Maka, menjadi jelas kiranya bahwa sebetulnya tidak terdapat perbedaan tanggung jawab dalam pemenuhan antara hak-hak ekonomi, sosial dan budaya dengan hak-hak sipil dan politik. Dengan demikian, anggapan selama ini yang menyatakan bahwa hak-hak ekonomi, sosial dan budaya itu bersifat non-justiciable jelas menyesatkan.

Menguak Impunitas terhadap Pelanggaran Hak-hak Ekonomi, Sosial dan Budaya
Tanggung jawab negara dalam memajukan hak-hak ekonomi, sosial dan budaya tidak hanya dalam bentuk obligation of result, tetapi sekaligus dalam bentuk obligation of conduct.

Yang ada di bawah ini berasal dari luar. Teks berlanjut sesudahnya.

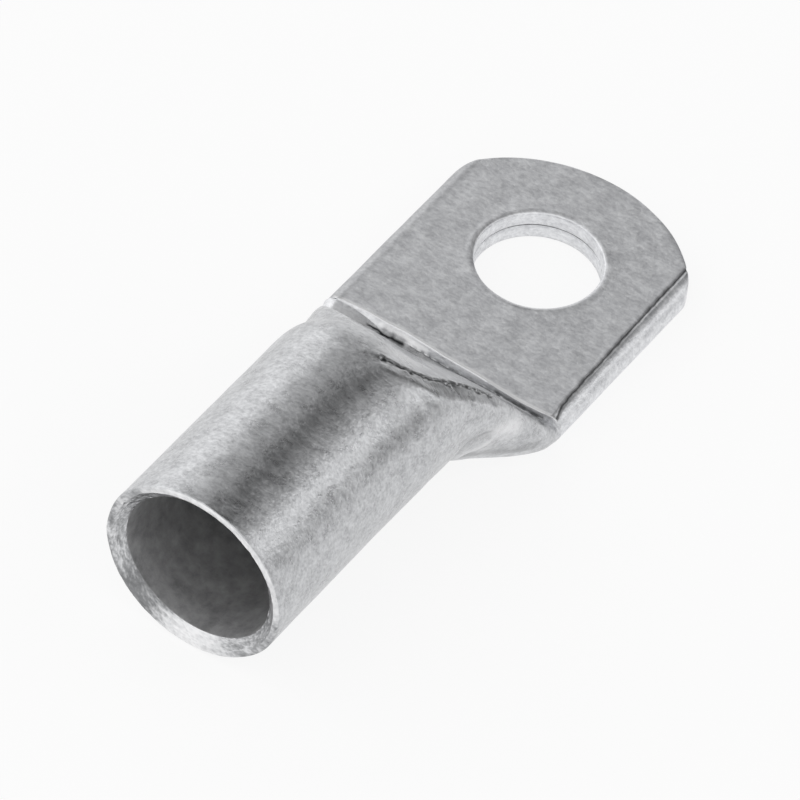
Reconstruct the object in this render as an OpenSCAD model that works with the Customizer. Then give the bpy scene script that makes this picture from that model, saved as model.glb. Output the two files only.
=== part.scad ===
// Tubular cable lug, pressed from one length of copper tube.
// It lies on its flat side: the underside of barrel and palm is z = 0,
// the barrel points along -X, the palm tip along +X, and +Z is up.

/* [Barrel] */
// Outside diameter of the round barrel, mm
barrel_d = 26; // [25:0.5:27]
// Diameter of the bore that takes the conductor, mm
bore_d = 21.4; // [20.4:0.2:22]
// Length of the barrel that is still fully round, mm
barrel_len = 33; // [30:0.5:36]
// Rounding of the outer edge of the mouth, mm
mouth_round = 0.5; // [0.2:0.1:0.8]
// Depth of the bevel inside the mouth, mm
mouth_bevel = 1; // [0.4:0.1:1.4]

/* [Palm] */
// Width of the palm over its rounded sides, mm
palm_w = 36.6; // [34:0.2:38]
// Thickness of the palm, two walls pressed together, mm
palm_t = 4.5; // [4:0.1:5]
// Overall length from mouth to tip, mm
lug_len = 97.2; // [92:0.2:104]
// Radius of the arc that ends the palm, mm
tip_r = 21.7; // [20:0.1:24]
// How far the palm's sides stand out past its flat top, mm
side_bulge = 1.8; // [1.2:0.1:2]

/* [Bolt hole] */
// Diameter of the stud hole, mm
hole_d = 17; // [13:0.5:17]
// Distance from the mouth to the hole's centre, mm
hole_x = 79.2; // [77:0.2:82]
// Width of the punched edge's roll-over, mm
hole_edge = 0.3; // [0.1:0.1:0.5]

/* [Fold] */
// Distance from the mouth to the front lip of the palm, mm
lip_x = 57.1; // [56:0.1:59]
// Depth of the pressed groove in front of the lip, mm
groove_depth = 0.7; // [0.2:0.1:1]
// Length of the sloped face that lifts the groove to the lip, mm
lip_run = 0.8; // [0.4:0.1:1.2]
// Radius of the rounded shoulder where the barrel's top turns down, mm
shoulder_r = 9; // [6:0.5:11]
// Slope of the fold's top below the shoulder, degrees
fold_lean = 52; // [50:0.5:56]
// Distance from the mouth at which the underside starts to flatten, mm
foot_x = 39.8; // [38:0.2:42]
// Rings along the fold between barrel and groove
fold_steps = 24; // [12:2:30]
// Points across the flat top of half a ring
top_points = 9; // [6:1:12]
// Points round the side and underside of half a ring
low_points = 24; // [14:1:30]

/* [Hidden] */
$fn = 96;
barrel_r = barrel_d / 2;
bore_r = bore_d / 2;
wall = barrel_r - bore_r;
// Width of the mouth's bevel as a share of its depth.
bevel_share = 0.8;
mid_x = lug_len / 2;
cut = 1;
tip_x = lug_len - tip_r;
groove_h = palm_t - groove_depth;
groove_x = lip_x - lip_run;
// Least length of the groove's flat floor.
groove_floor = 0.2;
// The palm's side is an arc that leaves the underside smoothly
// and meets the flat top in a crease.
crease_y = palm_w / 2 - side_bulge;
side_lean = palm_t - sqrt(2 * palm_t * side_bulge);
side_r = side_bulge + side_lean;
foot_y = crease_y - side_lean;
// The shoulder's arc ends at this distance and drop; a straight slope follows.
shoulder_run = shoulder_r * sin(fold_lean);
shoulder_drop = shoulder_r * (1 - cos(fold_lean));
// Least half width of a ring's flat top, so that its points stay apart.
least_top = 0.8;
// Distance from the mouth at which the flat top grows wider than the barrel.
widen_x = 42;
// The hollow in the fold ends where its height is down to this gap.
void_gap = 0.5;
// The fold stands this much inside the barrel, bore and palm that it joins,
// and reaches this far into each.
seat = 0.06;
reach = 1.5;
tin = [0.80, 0.80, 0.81];

// Eased step from 0 to 1.
function smooth(t) = let (c = min(max(t, 0), 1)) c * c * (3 - 2 * c);

// How far the top of the fold has come down at a distance run from its start.
function fold_drop(run) = run <= 0 ? 0
    : run < shoulder_run ? shoulder_r - sqrt(shoulder_r * shoulder_r - run * run)
    : shoulder_drop + (run - shoulder_run) * tan(fold_lean);

// Height of the section: down from the barrel to the groove, then up to the lip.
function section_h(x) = x <= groove_x
    ? max(barrel_d - fold_drop(x - barrel_len), groove_h)
    : groove_h + (palm_t - groove_h) * (x - groove_x) / lip_run;

// Half width of the flat top: the barrel's own chord at that height,
// which spreads to the palm's crease.
function chord(h) = h < barrel_r ? barrel_r : sqrt(max(h * (barrel_d - h), 0));
function section_top(x) = max(
    chord(section_h(x)) + (crease_y - barrel_r) * smooth((x - widen_x) / (groove_x - widen_x)),
    least_top
);
// Half width of the flat underside. The groove keeps the palm's full width.
function section_foot(x) = foot_y * smooth((x - foot_x) / (groove_x - foot_x))
    + max(palm_t - section_h(x), 0) / 2;

// Radius of the side arc, which leaves the underside smoothly
// and ends at the edge of the flat top.
function arc_r(h, lean) = (lean * lean + h * h) / (2 * h);

// Half a section from top centre to bottom centre, drawn in by inset. The edge
// of its flat top is always point number top_points, which makes a clean ridge.
// h height, top and foot half widths of the two flats.
function half_section(h, top, foot, inset) = let (
        r = arc_r(h, top - foot),
        ri = r - inset,
        zt = h - inset,
        yt = foot + sqrt(max(ri * ri - pow(zt - r, 2), 0)),
        turn = atan2(zt - r, yt - foot),
        arc = ri * (turn + 90) * PI / 180
    )
    concat(
        [for (i = [0 : top_points - 1]) [yt * i / top_points, zt]],
        [for (i = [0 : low_points]) let (
                s = (arc + foot) * i / low_points,
                a = turn - s / ri * 180 / PI
            )
            s < arc ? [foot + ri * cos(a), r + ri * sin(a)] : [foot - (s - arc), inset]]
    );

// A closed ring at x = at, from half a section and its mirror image.
function ring(half, at) = let (last = len(half) - 1)
    concat(
        [for (p = half) [at, p[0], p[1]]],
        [for (i = [last - 1 : -1 : 1]) [at, -half[i][0], half[i][1]]]
    );

// A ring of the fold with the section of x, standing at x = at.
function fold_ring(x, at, inset) =
    ring(half_section(section_h(x), section_top(x), section_foot(x), inset), at);

// Middle of a ring: halfway between its top centre and its bottom centre.
function ring_middle(one) = (one[0] + one[len(one) / 2]) / 2;

// Solid through a list of rings, closed by a fan at each end.
module loft(rings) {
    n = len(rings[0]);
    last = len(rings) - 1;
    points = [for (one = rings) each one];
    sides = [for (k = [0 : last - 1]) for (i = [0 : n - 1]) let (j = (i + 1) % n)
        each [
            [k * n + i, (k + 1) * n + j, (k + 1) * n + i],
            [k * n + i, k * n + j, (k + 1) * n + j]
        ]];
    ends = [for (i = [0 : n - 1]) let (j = (i + 1) % n)
        each [
            [len(points), j, i],
            [len(points) + 1, last * n + i, last * n + j]
        ]];
    polyhedron(
        concat(points, [ring_middle(rings[0]), ring_middle(rings[last])]),
        concat(sides, ends),
        convexity = 6
    );
}

// Where along the fold its rings stand.
function steps(from, to) = [for (k = [0 : fold_steps]) from + (to - from) * k / fold_steps];

// Where the slope reaches the height h.
function slope_x(h) = barrel_len + shoulder_run + (barrel_d - shoulder_drop - h) / tan(fold_lean);

// Outer form of the fold: a round shoulder, a slope that widens between two
// ridges, the groove at its foot and the lip of the palm.
module fold_outer() {
    foot_end = min(slope_x(groove_h), groove_x - groove_floor);
    loft(concat(
        [fold_ring(barrel_len, barrel_len - reach, wall / 2)],
        [for (x = concat(steps(barrel_len, foot_end), [groove_x, lip_x])) fold_ring(x, x, seat)],
        [fold_ring(lip_x, lip_x + reach, palm_t / 4)]
    ));
}

// The hollow inside the fold, one wall within its outer form.
module fold_void() {
    inner = wall + seat;
    loft(concat(
        [fold_ring(barrel_len, barrel_len - reach, inner)],
        [for (x = steps(barrel_len, slope_x(2 * inner + void_gap))) fold_ring(x, x, inner)]
    ));
}

// Barrel as a turned form: round outside with a softened mouth edge.
module barrel_outer() {
    softened = [for (a = [0 : 15 : 90])
        [barrel_r - mouth_round * (1 - sin(a)), mouth_round * (1 - cos(a))]];
    translate([0, 0, barrel_r])
        rotate([0, 90, 0])
            rotate_extrude()
                polygon(concat([[0, 0]], softened, [[barrel_r, barrel_len], [0, barrel_len]]));
}

// The bore and the bevel at its mouth.
module barrel_bore() {
    mouth_r = bore_r + mouth_bevel * bevel_share;
    translate([0, 0, barrel_r])
        rotate([0, 90, 0])
            rotate_extrude()
                polygon([
                    [0, -cut],
                    [mouth_r, -cut],
                    [mouth_r, 0],
                    [bore_r, mouth_bevel],
                    [bore_r, barrel_len],
                    [0, barrel_len]
                ]);
}

// Section of the palm: flat, with rounded sides that end in a crease on top.
module palm_section() {
    union() {
        translate([-foot_y, 0])
            square([2 * foot_y, palm_t]);
        for (s = [-1, 1])
            intersection() {
                translate([s * foot_y, side_r])
                    circle(r = side_r);
                translate([s > 0 ? 0 : -palm_w, 0])
                    square([palm_w, palm_t]);
            }
    }
}

// Plan of the palm: straight sides and an arc for its end.
module palm_plan() {
    translate([lip_x, -palm_w])
        square([tip_x - lip_x, 2 * palm_w]);
    translate([tip_x, 0])
        circle(r = tip_r);
}

// The palm, cut from its section's length by its plan.
module palm() {
    intersection() {
        translate([lip_x, 0, 0])
            rotate([90, 0, 90])
                linear_extrude(height = lug_len)
                    palm_section();
        translate([0, 0, -cut])
            linear_extrude(height = palm_t + 2 * cut)
                palm_plan();
    }
}

// Stud hole with the slight roll-over its punch left on top. The cone that cuts
// the roll-over starts inside the hole and ends above the palm.
module bolt_hole() {
    translate([hole_x, 0, -cut])
        cylinder(r = hole_d / 2, h = palm_t + 2 * cut);
    translate([hole_x, 0, palm_t - 2 * hole_edge])
        cylinder(r1 = hole_d / 2 - hole_edge, r2 = hole_d / 2 + 2 * hole_edge,
            h = 3 * hole_edge);
}

// The whole lug, centred between mouth and tip.
module cable_lug() {
    color(tin)
        translate([-mid_x, 0, 0])
            difference() {
                union() {
                    barrel_outer();
                    fold_outer();
                    palm();
                }
                barrel_bore();
                fold_void();
                bolt_hole();
            }
}

cable_lug();
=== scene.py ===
"""Tinned copper cable lug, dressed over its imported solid.

The lug is one length of tube: a round barrel, a fold, and a palm in which the
tube's two walls are pressed together. Sizes are in millimetres in the classes
below and turn to metres where a mesh gets its place.
"""

import logging
import math
from dataclasses import dataclass
from enum import Enum
from typing import ClassVar

import bmesh
import bpy
from mathutils import Matrix, Vector, noise


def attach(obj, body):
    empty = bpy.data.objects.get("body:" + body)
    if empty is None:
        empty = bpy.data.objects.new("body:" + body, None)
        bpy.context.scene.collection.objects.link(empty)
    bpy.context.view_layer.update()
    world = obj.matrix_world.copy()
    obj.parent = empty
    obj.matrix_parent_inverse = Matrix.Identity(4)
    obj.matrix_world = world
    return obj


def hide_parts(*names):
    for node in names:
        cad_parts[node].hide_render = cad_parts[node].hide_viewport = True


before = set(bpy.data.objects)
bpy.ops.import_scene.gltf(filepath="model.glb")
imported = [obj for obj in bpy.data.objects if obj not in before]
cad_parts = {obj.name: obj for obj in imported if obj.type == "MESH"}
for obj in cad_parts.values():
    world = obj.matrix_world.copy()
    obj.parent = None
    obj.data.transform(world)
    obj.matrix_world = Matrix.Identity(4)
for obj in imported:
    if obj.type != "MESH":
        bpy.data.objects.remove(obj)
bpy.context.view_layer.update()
LOG = logging.getLogger("cable_lug")
MM = 0.001
# Numbers of the Mix node's colour sockets, which share their names with its other kinds.
MIX_A, MIX_B, MIXED = 6, 7, 2
# Nearly all values of a noise texture lie in this span.
NOISE_SPAN = (0.3, 0.7)
# Layers of the skin's points that the tin finish reads: painted shade with darkening, painted
# highlight, and the pressed palm.
LAYER_NAMES = ("shade_and_grime", "painted_highlight", "pressed")
Pair = tuple[float, float]
Rows = tuple[tuple[float, ...], ...]


def clamp(value: float, low: float = 0.0, high: float = 1.0) -> float:
    """Holds a value between two bounds, which are 0 and 1 unless others are given."""
    return min(max(value, low), high)


def ease(at: float, start: float = 0.0, run: float = 1.0) -> float:
    """Gives an eased step from 0 to 1.

    Args:
        at: Where the step is read.
        start: Where it starts.
        run: How far it takes.

    Returns:
        The eased share.
    """
    c = clamp((at - start) / run)
    return c * c * (3 - 2 * c)


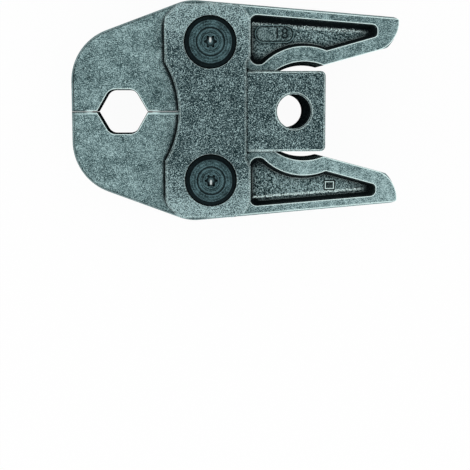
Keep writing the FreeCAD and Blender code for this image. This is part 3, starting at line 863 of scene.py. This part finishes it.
class PRESSJAW_OT_stage(bpy.types.Operator):
    """Add the floor, the lights and the camera"""
    bl_idname = "press_jaw.stage"
    bl_label = "Stage"

    def execute(self, context):
        stage = settings_of(context).stage
        scene = context.scene
        scene.view_settings.view_transform = "Standard"
        self.add_floor(stage)
        self.light_world(scene)
        self.add_light("overhead_softbox", place=(-0.08, 0.10, 0.75), size=0.6, power=0.35)
        self.add_light("front_softbox", place=(0.10, -0.75, 0.28), size=0.5, power=2.0)
        self.add_light("side_softbox", place=(-0.75, 0.20, 0.35), size=0.5, power=1.0)
        lens = bpy.data.cameras.new("camera")
        lens.sensor_width = 36
        lens.lens = stage.lens
        lens.clip_start = 0.01
        lens.clip_end = 20
        camera = bpy.data.objects.new("camera", lens)
        scene.collection.objects.link(camera)
        camera.location = stage.camera_place
        camera.rotation_euler = stage.camera_turn
        scene.camera = camera
        return {"FINISHED"}

    def seen(self, tree):
        """1 for rays from the camera, a mirror or glass, 0 for the light on the object."""
        ray = tree.nodes.new("ShaderNodeLightPath")
        total = ray.outputs["Is Camera Ray"]
        for name in ("Is Glossy Ray", "Is Transmission Ray"):
            add = tree.nodes.new("ShaderNodeMath")
            add.operation = "ADD"
            add.use_clamp = True
            tree.links.new(total, add.inputs[0])
            tree.links.new(ray.outputs[name], add.inputs[1])
            total = add.outputs[0]
        return total

    def add_floor(self, stage):
        """A pale floor that catches the light and shadow of the studio and looks almost white itself."""
        glow_share = 0.95
        bpy.ops.object.select_all(action="DESELECT")
        bpy.ops.mesh.primitive_grid_add(x_subdivisions=4, y_subdivisions=4, size=stage.floor_size,
                                        location=(0, 0, cad_low.z - 0.02 * MM))
        floor = bpy.context.object
        floor.name = "floor"
        material = bpy.data.materials.new("floor")
        material.use_nodes = True
        tree = material.node_tree
        tree.nodes.clear()
        out = tree.nodes.new("ShaderNodeOutputMaterial")
        paper = tree.nodes.new("ShaderNodeBsdfDiffuse")
        paper.inputs["Color"].default_value = (0.9, 0.9, 0.9, 1)
        glow = tree.nodes.new("ShaderNodeEmission")
        share = tree.nodes.new("ShaderNodeMath")
        share.operation = "MULTIPLY"
        share.inputs[1].default_value = glow_share
        tree.links.new(self.seen(tree), share.inputs[0])
        mix = tree.nodes.new("ShaderNodeMixShader")
        tree.links.new(share.outputs[0], mix.inputs[0])
        tree.links.new(paper.outputs[0], mix.inputs[1])
        tree.links.new(glow.outputs[0], mix.inputs[2])
        tree.links.new(mix.outputs[0], out.inputs[0])
        floor.data.materials.append(material)

    def light_world(self, scene):
        """An even white surround, a little weaker as light on the object than where it is seen."""
        world = bpy.data.worlds.new("studio")
        scene.world = world
        world.use_nodes = True
        tree = world.node_tree
        level = tree.nodes.new("ShaderNodeMapRange")
        tree.links.new(self.seen(tree), level.inputs["Value"])
        level.inputs["To Min"].default_value = 0.75
        level.inputs["To Max"].default_value = 1.0
        tree.links.new(level.outputs[0], tree.nodes["Background"].inputs["Strength"])
        tree.nodes["Background"].inputs["Color"].default_value = (1, 1, 1, 1)

    def add_light(self, name, place, size, power):
        """A round area light that is aimed at the middle of the jaw."""
        data = bpy.data.lights.new(name, "AREA")
        data.shape = "DISK"
        data.size = size
        data.energy = power
        light = bpy.data.objects.new(name, data)
        bpy.context.scene.collection.objects.link(light)
        light.location = place
        aim = Vector((-0.02, 0, 0)) - Vector(place)
        light.rotation_euler = aim.to_track_quat("-Z", "Y").to_euler()


STEPS = (PRESSJAW_OT_levers, PRESSJAW_OT_marks, PRESSJAW_OT_plates, PRESSJAW_OT_caps, PRESSJAW_OT_spring,
         PRESSJAW_OT_stage)


class PRESSJAW_PT_panel(bpy.types.Panel):
    """Steps that dress the press jaw"""
    bl_label = "Press jaw"
    bl_idname = "PRESSJAW_PT_panel"
    bl_space_type = "VIEW_3D"
    bl_region_type = "UI"
    bl_category = "Press jaw"

    def draw(self, context):
        settings = settings_of(context)
        for step in STEPS:
            self.layout.operator(step.bl_idname)
        for group in (settings.finish, settings.marks, settings.spring, settings.stage):
            box = self.layout.box()
            for name in group.__annotations__:
                box.prop(group, name)


CLASSES = (PressJawFinish, PressJawMarks, PressJawSpring, PressJawStage, PressJawSettings, *STEPS,
           PRESSJAW_PT_panel)


def register():
    for cls in CLASSES:
        bpy.utils.register_class(cls)
    bpy.types.Scene.press_jaw = PointerProperty(type=PressJawSettings)


def unregister():
    del bpy.types.Scene.press_jaw
    for cls in reversed(CLASSES):
        bpy.utils.unregister_class(cls)


def main():
    """Registers the add-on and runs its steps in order."""
    register()
    for step in STEPS:
        group, name = step.bl_idname.split(".")
        getattr(getattr(bpy.ops, group), name)()


if __name__ == "__main__":
    main()
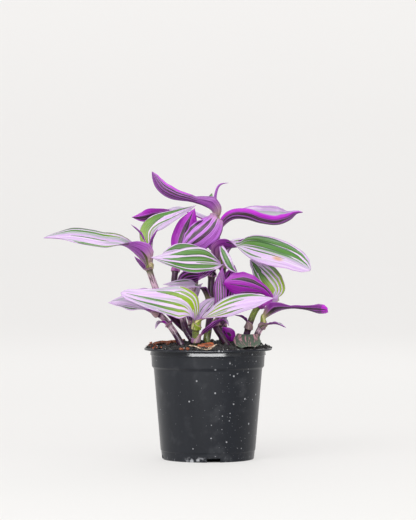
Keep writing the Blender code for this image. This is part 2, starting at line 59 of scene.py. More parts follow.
class Tint(Enum):
    """Named colours of the plant and its pot, as screen values from 0 to 255."""

    LILAC = (205, 168, 222)
    PALE_PINK = (228, 208, 234)
    SILVER = (150, 168, 156)
    LEAF_GREEN = (84, 132, 58)
    DEEP_GREEN = (40, 76, 46)
    LIME = (142, 172, 0)
    BLUSH = (170, 90, 188)
    ROSE_LILAC = (200, 124, 224)
    # vivid magenta of a backlit underside, used as painted backlight
    PAINTED_BACKLIT_MAGENTA = (184, 0, 198)
    DUSKY = (82, 24, 92)
    PLUM = (38, 14, 44)
    OLIVE_PLUM = (58, 42, 46)
    PINK_LINE = (184, 100, 190)
    CREAM = (226, 216, 150)
    STEM_PURPLE = (40, 14, 34)
    STEM_BROWN = (86, 58, 38)
    STEM_PINK = (220, 184, 204)
    STEM_GREEN = (130, 150, 56)
    NODE_RING = (66, 40, 48)
    WITHERED_GREEN = (80, 98, 80)
    WITHERED_PINK = (204, 146, 160)
    CHARCOAL = (10, 14, 22)
    CHARCOAL_WARM = (18, 23, 33)
    # dust on the pot, also used to paint the pot's lighter left side as painted light
    DUST_AND_PAINTED_LIGHT = (206, 208, 214)
    PEAT = (16, 15, 18)
    PEAT_BROWN = (40, 34, 34)
    PERLITE = (226, 224, 220)
    SCAR = (208, 164, 134)
    BARK_ORANGE = (186, 92, 36)
    BARK_DARK = (74, 34, 18)
    PAPER = (226, 208, 182)
    PAPER_BROWN = (150, 112, 78)
    FLOOR = (243, 241, 240)
    FLOOR_PAINT = (150, 149, 148)

    @property
    def linear(self) -> tuple[float, float, float, float]:
        """The colour as the shader wants it."""
        shares = [c / 255.0 for c in self.value]
        return (*[s / 12.92 if s < 0.04045 else ((s + 0.055) / 1.055) ** 2.4 for s in shares], 1.0)


class Slot(Enum):
    """Finish slots of the record."""

    POT = "pot_plastic"
    MIX = "potting_mix"
    BARK = "bark"
    STEM = "stem"
    STRIPED = "leaf_variegated"
    PURPLE = "leaf_purple_side"


Paint = Union[Tint, "Signal"]


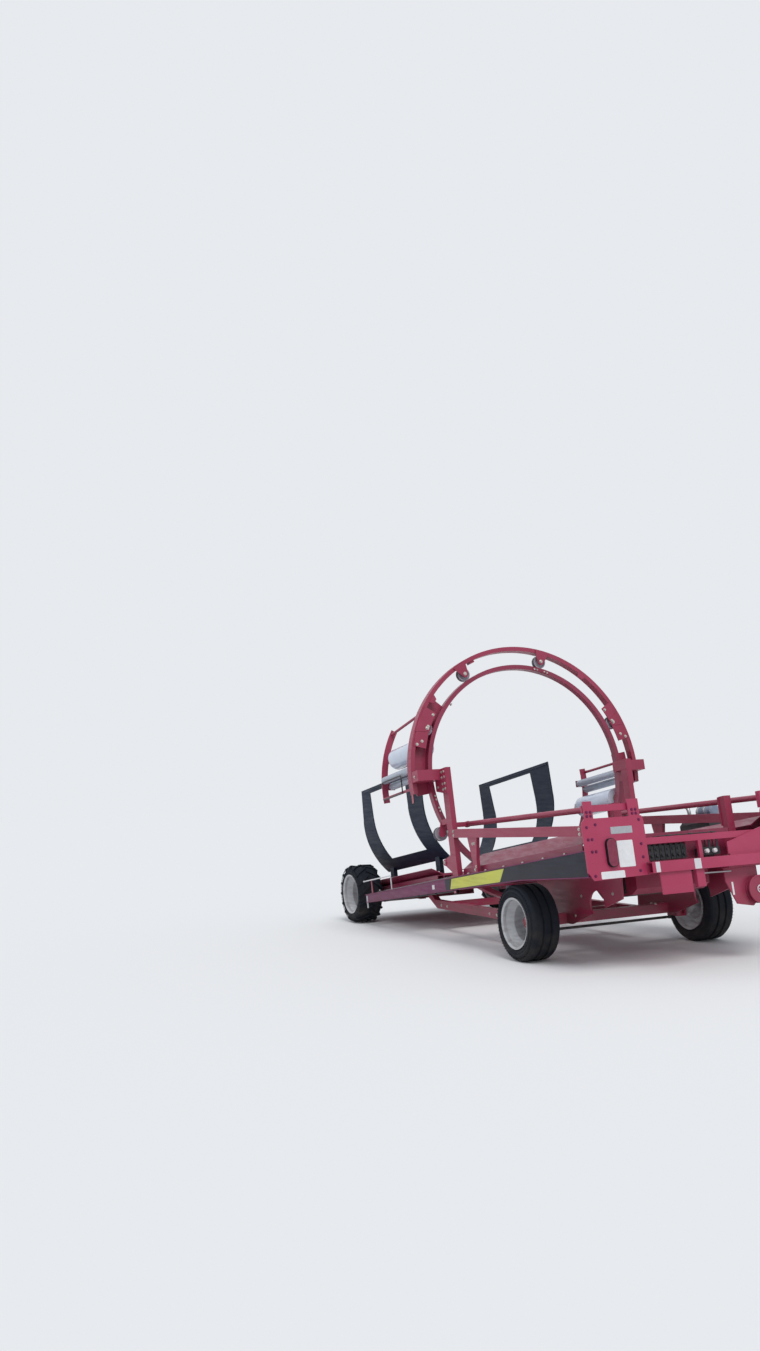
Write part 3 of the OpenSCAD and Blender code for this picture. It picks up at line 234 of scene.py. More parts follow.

Dalam konteks tanggung jawab yang demikian ini, kebijakan-kebijakan negara dalam memajukan hak-hak ekosob harus dapat menunjukan terpenuhinya kedua bentuk kewajiban tersebut.
Dengan demikian, kebijakan negara dalam konteks pemenuhan hak-hak ekosob tidak terkait langsung dengan pilihan sistem ekonomi yang diterapkan oleh suatu negara, apakah pro-pasar atau sistem komando.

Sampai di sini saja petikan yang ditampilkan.